TASK DIRECTIONS. The exercise asks for every line of the data to be reproduced exactly.

- - - - -

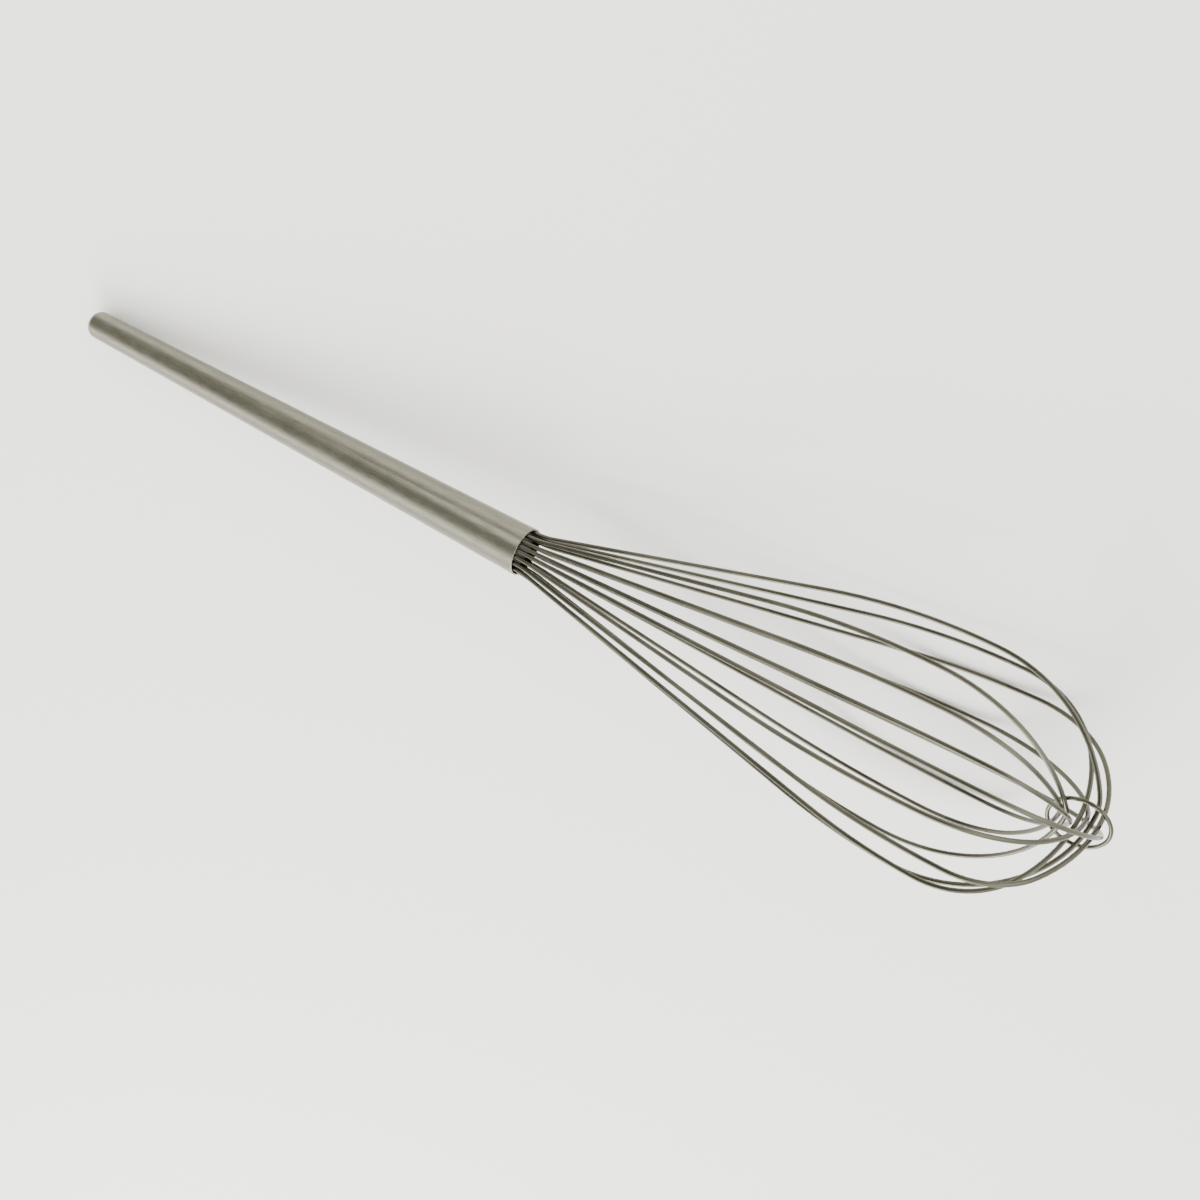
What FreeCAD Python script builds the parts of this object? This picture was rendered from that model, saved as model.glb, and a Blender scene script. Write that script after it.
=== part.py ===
"""Balloon whisk: eight wire loops held in the mouth of a tapered tubular steel handle.

Every piece is first built along the whisk's own axis: the handle runs from the centre of its
mouth towards -X and the wire balloon towards +X. An azimuth is an angle round that axis, from
+Y towards +Z. The finished pieces are then laid down together, so that two legs of the balloon
and the end cap of the handle rest on the plane z = 0. All sizes are in millimetres and degrees.
"""
import FreeCAD, Part
import math
import os

V = FreeCAD.Vector
X_AXIS = V(1, 0, 0)

# ---- handle ------------------------------------------------------------------------------
TUBE_LENGTH = 418.0        # from the mouth to the seam of the end cap
MOUTH_DIAMETER = 35.0      # outside, at the mouth
END_DIAMETER = 22.0        # outside, at the seam of the end cap
TUBE_WALL = 1.2
MOUTH_EDGE = 0.4           # rounding of the mouth's two edges
CAP_DEPTH = 7.5            # how far the end cap stands out of the tube
CAP_EDGE_RADIUS = 5.5      # the rolled edge of the end cap
CAP_WALL = 1.5
CAP_SPIGOT = 8.0           # how far the end cap reaches into the tube
SPIGOT_CLEARANCE = 0.1

# ---- wire balloon ------------------------------------------------------------------------
WIRE_DIAMETER = 3.0
FIRST_REACH = 379.5        # from the mouth to the pole of the innermost loop
STACK_CLEARANCE = 0.7      # between one loop and the next where they cross at the poles
POLE_OFFSET = V(0, -18, -8)    # where the poles of the hand-bent loops meet, off the handle's axis
BELLY_RADIUS = 400.0       # bend of the long side of every leg
SHOULDER_TURN = 60.0       # how far a leg turns from its widest point to the bend at its pole
FLARE_RADIUS = 60.0        # bend of every leg just outside the handle
FLARE_AT = 8.0             # from the mouth to the middle of that bend

# Each loop, from the innermost pole to the outermost: how far its first and second legs stand off
# the axis where they are widest, how far back that place is from the innermost pole, and how far
# its own pole lies to the side of the others. The loops are bent by hand, so no two are alike.
LOOPS = [
    {"first_bulge": 75, "second_bulge": 86, "back": 79.5, "side": 6.5},
    {"first_bulge": 78, "second_bulge": 74, "back": 92.5, "side": 7.5},
    {"first_bulge": 65, "second_bulge": 85, "back": 47.5, "side": 8},
    {"first_bulge": 86, "second_bulge": 68, "back": 54.5, "side": -6.5},
    {"first_bulge": 71, "second_bulge": 91, "back": 65.5, "side": -1.5},
    {"first_bulge": 84, "second_bulge": 65, "back": 72.5, "side": -5},
    {"first_bulge": 82, "second_bulge": 85, "back": 39.5, "side": 3.5},
    {"first_bulge": 65, "second_bulge": 75, "back": 39.5, "side": -6.5},
]

# The wire ends stand in one ring inside the handle. This is each loop's turn in going half-way
# round it, with the share of the spare room that is left before the next one.
RING = [(6, 0.32), (2, 0.12), (1, 0.0), (3, 0.0), (8, 0.05), (5, 0.09), (7, 0.14), (4, 0.28)]
RING_GAP = 0.42            # between neighbouring wire ends where they are closest
CROWDED_AZIMUTH = 90.0     # half-way between the third and fourth loops of the ring, the closest
OPPOSITE_FIRST = (6, 2, 1, 3)  # the loops whose first legs lie on the ring's other half

# ---- what holds the wire ends inside the handle ------------------------------------------
INSERT_LENGTH = 42.0       # how far the wire ends reach into the handle
WIRE_CLEARANCE = 0.08      # between a wire end and what it lies against
SEAL_RECESS = 4.0          # from the mouth to the face of the seal
SEAL_THICKNESS = 10.0
CORE_GAP = 1.0             # between the seal and the core plug behind it

# ---- tie ring round the crossing of the loops --------------------------------------------
TIE_WIRE_DIAMETER = 2.6
TIE_CLEARANCE = 2.5        # between the ring and the stack of poles that it goes round
TIE_AZIMUTH = 47.0         # the direction in which its plane crosses the handle's axis
TIE_SETBACK = 1.0          # its middle from the middle of the stack, back towards the handle,
TIE_SHIFT = 4.0            # along TIE_AZIMUTH,
TIE_SIDE_SHIFT = -4.0      # and square to it

# ---- how the whisk lies ------------------------------------------------------------------
DOWN_AZIMUTH = 108.0       # the side of the balloon that is laid down
ROLL_RANGE = 20.0          # how far it may roll from there onto two of its legs
SAMPLE_STEP = 1.0          # spacing of the points that find where it touches

WIRE_RADIUS = WIRE_DIAMETER / 2
STACK_STEP = WIRE_DIAMETER + STACK_CLEARANCE
STACK_DEPTH = STACK_STEP * (len(LOOPS) - 1) + WIRE_DIAMETER
TIE_DIAMETER = STACK_DEPTH + TIE_WIRE_DIAMETER + 2 * TIE_CLEARANCE
TAPER = (MOUTH_DIAMETER - END_DIAMETER) / 2 / TUBE_LENGTH
TAPER_ANGLE = math.atan(TAPER)


def outer_radius(x):
    """Outside radius of the handle tube at x, which is 0 at the mouth and negative inside."""
    return MOUTH_DIAMETER / 2 + TAPER * x


def inner_radius(x):
    return outer_radius(x) - TUBE_WALL / math.cos(TAPER_ANGLE)


def pitch_radius(x):
    """Radius of the ring of wire centres, which follows the tapered wall."""
    return inner_radius(x) - (WIRE_RADIUS + WIRE_CLEARANCE) / math.cos(TAPER_ANGLE)


def radial(azimuth):
    angle = math.radians(azimuth)
    return V(0, math.cos(angle), math.sin(angle))


def revolve(outline):
    """A solid turned round the X axis from an outline of (x, r) points."""
    points = [V(x, r, 0) for x, r in outline]
    face = Part.Face(Part.makePolygon(points + points[:1]))
    return face.revolve(V(0, 0, 0), X_AXIS, 360)


# ---- handle ------------------------------------------------------------------------------

def handle_tube():
    end = -TUBE_LENGTH
    tube = revolve([(0, inner_radius(0)), (0, outer_radius(0)),
                    (end, outer_radius(end)), (end, inner_radius(end))])
    rim = [edge for edge in tube.Edges
           if len(edge.Vertexes) == 1 and abs(edge.Vertexes[0].X) < MOUTH_EDGE / 10]
    return tube.makeFillet(MOUTH_EDGE, rim)


def arc_through(start, middle, end):
    return Part.Arc(start, middle, end).toShape()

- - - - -

FINAL ANSWER.
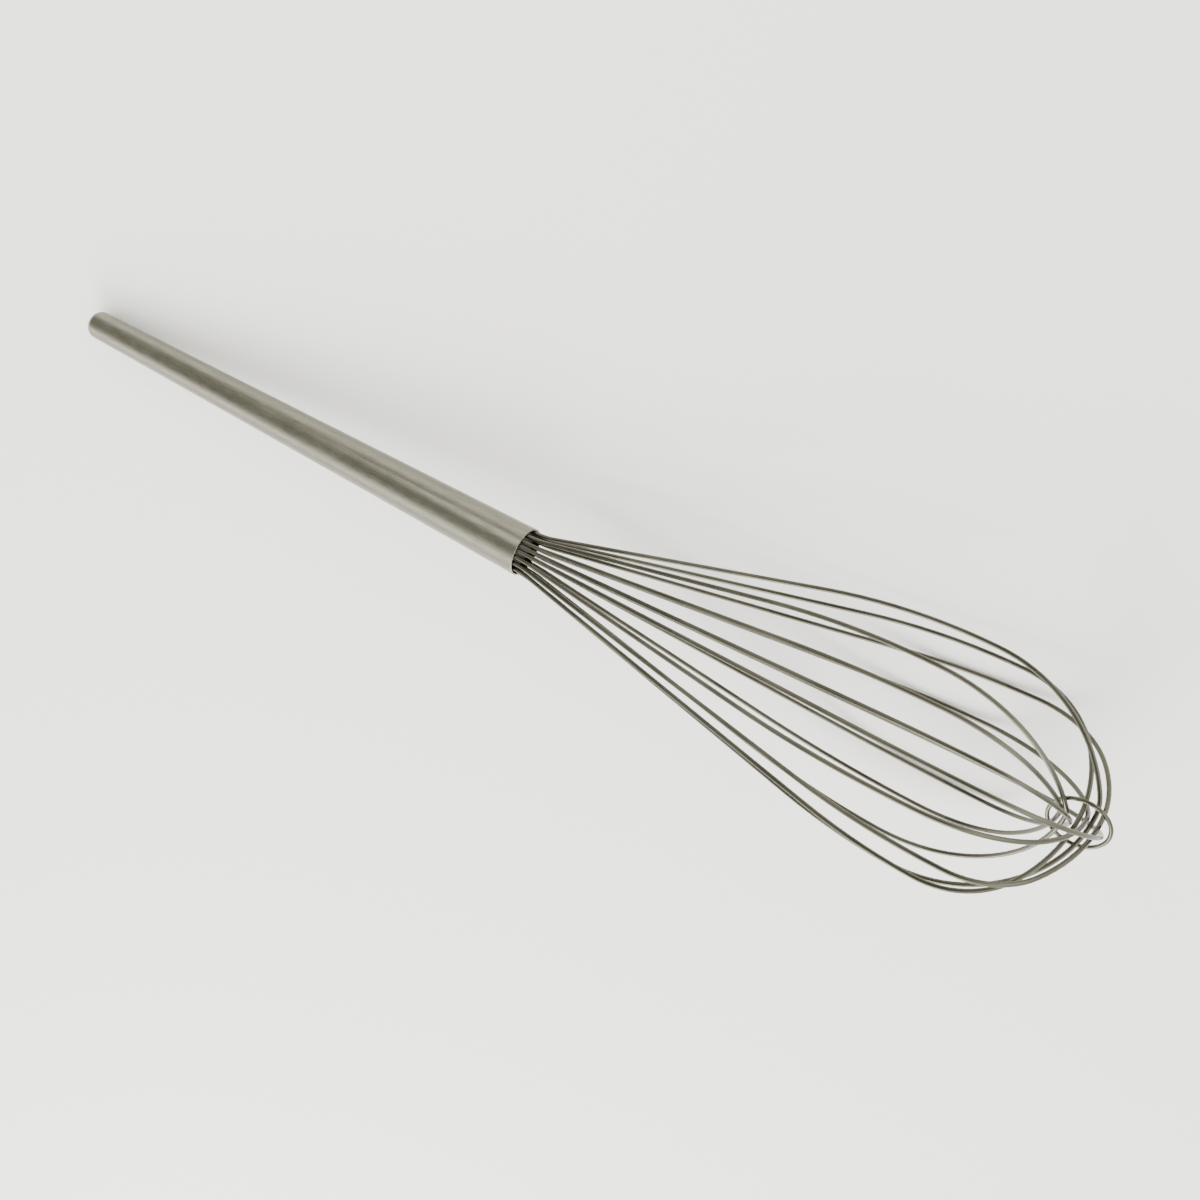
What FreeCAD Python script builds the parts of this object? This picture was rendered from that model, saved as model.glb, and a Blender scene script. Write that script after it.
=== part.py ===
"""Balloon whisk: eight wire loops held in the mouth of a tapered tubular steel handle.

Every piece is first built along the whisk's own axis: the handle runs from the centre of its
mouth towards -X and the wire balloon towards +X. An azimuth is an angle round that axis, from
+Y towards +Z. The finished pieces are then laid down together, so that two legs of the balloon
and the end cap of the handle rest on the plane z = 0. All sizes are in millimetres and degrees.
"""
import FreeCAD, Part
import math
import os

V = FreeCAD.Vector
X_AXIS = V(1, 0, 0)

# ---- handle ------------------------------------------------------------------------------
TUBE_LENGTH = 418.0        # from the mouth to the seam of the end cap
MOUTH_DIAMETER = 35.0      # outside, at the mouth
END_DIAMETER = 22.0        # outside, at the seam of the end cap
TUBE_WALL = 1.2
MOUTH_EDGE = 0.4           # rounding of the mouth's two edges
CAP_DEPTH = 7.5            # how far the end cap stands out of the tube
CAP_EDGE_RADIUS = 5.5      # the rolled edge of the end cap
CAP_WALL = 1.5
CAP_SPIGOT = 8.0           # how far the end cap reaches into the tube
SPIGOT_CLEARANCE = 0.1

# ---- wire balloon ------------------------------------------------------------------------
WIRE_DIAMETER = 3.0
FIRST_REACH = 379.5        # from the mouth to the pole of the innermost loop
STACK_CLEARANCE = 0.7      # between one loop and the next where they cross at the poles
POLE_OFFSET = V(0, -18, -8)    # where the poles of the hand-bent loops meet, off the handle's axis
BELLY_RADIUS = 400.0       # bend of the long side of every leg
SHOULDER_TURN = 60.0       # how far a leg turns from its widest point to the bend at its pole
FLARE_RADIUS = 60.0        # bend of every leg just outside the handle
FLARE_AT = 8.0             # from the mouth to the middle of that bend

# Each loop, from the innermost pole to the outermost: how far its first and second legs stand off
# the axis where they are widest, how far back that place is from the innermost pole, and how far
# its own pole lies to the side of the others. The loops are bent by hand, so no two are alike.
LOOPS = [
    {"first_bulge": 75, "second_bulge": 86, "back": 79.5, "side": 6.5},
    {"first_bulge": 78, "second_bulge": 74, "back": 92.5, "side": 7.5},
    {"first_bulge": 65, "second_bulge": 85, "back": 47.5, "side": 8},
    {"first_bulge": 86, "second_bulge": 68, "back": 54.5, "side": -6.5},
    {"first_bulge": 71, "second_bulge": 91, "back": 65.5, "side": -1.5},
    {"first_bulge": 84, "second_bulge": 65, "back": 72.5, "side": -5},
    {"first_bulge": 82, "second_bulge": 85, "back": 39.5, "side": 3.5},
    {"first_bulge": 65, "second_bulge": 75, "back": 39.5, "side": -6.5},
]

# The wire ends stand in one ring inside the handle. This is each loop's turn in going half-way
# round it, with the share of the spare room that is left before the next one.
RING = [(6, 0.32), (2, 0.12), (1, 0.0), (3, 0.0), (8, 0.05), (5, 0.09), (7, 0.14), (4, 0.28)]
RING_GAP = 0.42            # between neighbouring wire ends where they are closest
CROWDED_AZIMUTH = 90.0     # half-way between the third and fourth loops of the ring, the closest
OPPOSITE_FIRST = (6, 2, 1, 3)  # the loops whose first legs lie on the ring's other half

# ---- what holds the wire ends inside the handle ------------------------------------------
INSERT_LENGTH = 42.0       # how far the wire ends reach into the handle
WIRE_CLEARANCE = 0.08      # between a wire end and what it lies against
SEAL_RECESS = 4.0          # from the mouth to the face of the seal
SEAL_THICKNESS = 10.0
CORE_GAP = 1.0             # between the seal and the core plug behind it

# ---- tie ring round the crossing of the loops --------------------------------------------
TIE_WIRE_DIAMETER = 2.6
TIE_CLEARANCE = 2.5        # between the ring and the stack of poles that it goes round
TIE_AZIMUTH = 47.0         # the direction in which its plane crosses the handle's axis
TIE_SETBACK = 1.0          # its middle from the middle of the stack, back towards the handle,
TIE_SHIFT = 4.0            # along TIE_AZIMUTH,
TIE_SIDE_SHIFT = -4.0      # and square to it

# ---- how the whisk lies ------------------------------------------------------------------
DOWN_AZIMUTH = 108.0       # the side of the balloon that is laid down
ROLL_RANGE = 20.0          # how far it may roll from there onto two of its legs
SAMPLE_STEP = 1.0          # spacing of the points that find where it touches

WIRE_RADIUS = WIRE_DIAMETER / 2
STACK_STEP = WIRE_DIAMETER + STACK_CLEARANCE
STACK_DEPTH = STACK_STEP * (len(LOOPS) - 1) + WIRE_DIAMETER
TIE_DIAMETER = STACK_DEPTH + TIE_WIRE_DIAMETER + 2 * TIE_CLEARANCE
TAPER = (MOUTH_DIAMETER - END_DIAMETER) / 2 / TUBE_LENGTH
TAPER_ANGLE = math.atan(TAPER)


def outer_radius(x):
    """Outside radius of the handle tube at x, which is 0 at the mouth and negative inside."""
    return MOUTH_DIAMETER / 2 + TAPER * x


def inner_radius(x):
    return outer_radius(x) - TUBE_WALL / math.cos(TAPER_ANGLE)


def pitch_radius(x):
    """Radius of the ring of wire centres, which follows the tapered wall."""
    return inner_radius(x) - (WIRE_RADIUS + WIRE_CLEARANCE) / math.cos(TAPER_ANGLE)


def radial(azimuth):
    angle = math.radians(azimuth)
    return V(0, math.cos(angle), math.sin(angle))


def revolve(outline):
    """A solid turned round the X axis from an outline of (x, r) points."""
    points = [V(x, r, 0) for x, r in outline]
    face = Part.Face(Part.makePolygon(points + points[:1]))
    return face.revolve(V(0, 0, 0), X_AXIS, 360)


# ---- handle ------------------------------------------------------------------------------

def handle_tube():
    end = -TUBE_LENGTH
    tube = revolve([(0, inner_radius(0)), (0, outer_radius(0)),
                    (end, outer_radius(end)), (end, inner_radius(end))])
    rim = [edge for edge in tube.Edges
           if len(edge.Vertexes) == 1 and abs(edge.Vertexes[0].X) < MOUTH_EDGE / 10]
    return tube.makeFillet(MOUTH_EDGE, rim)


def arc_through(start, middle, end):
    return Part.Arc(start, middle, end).toShape()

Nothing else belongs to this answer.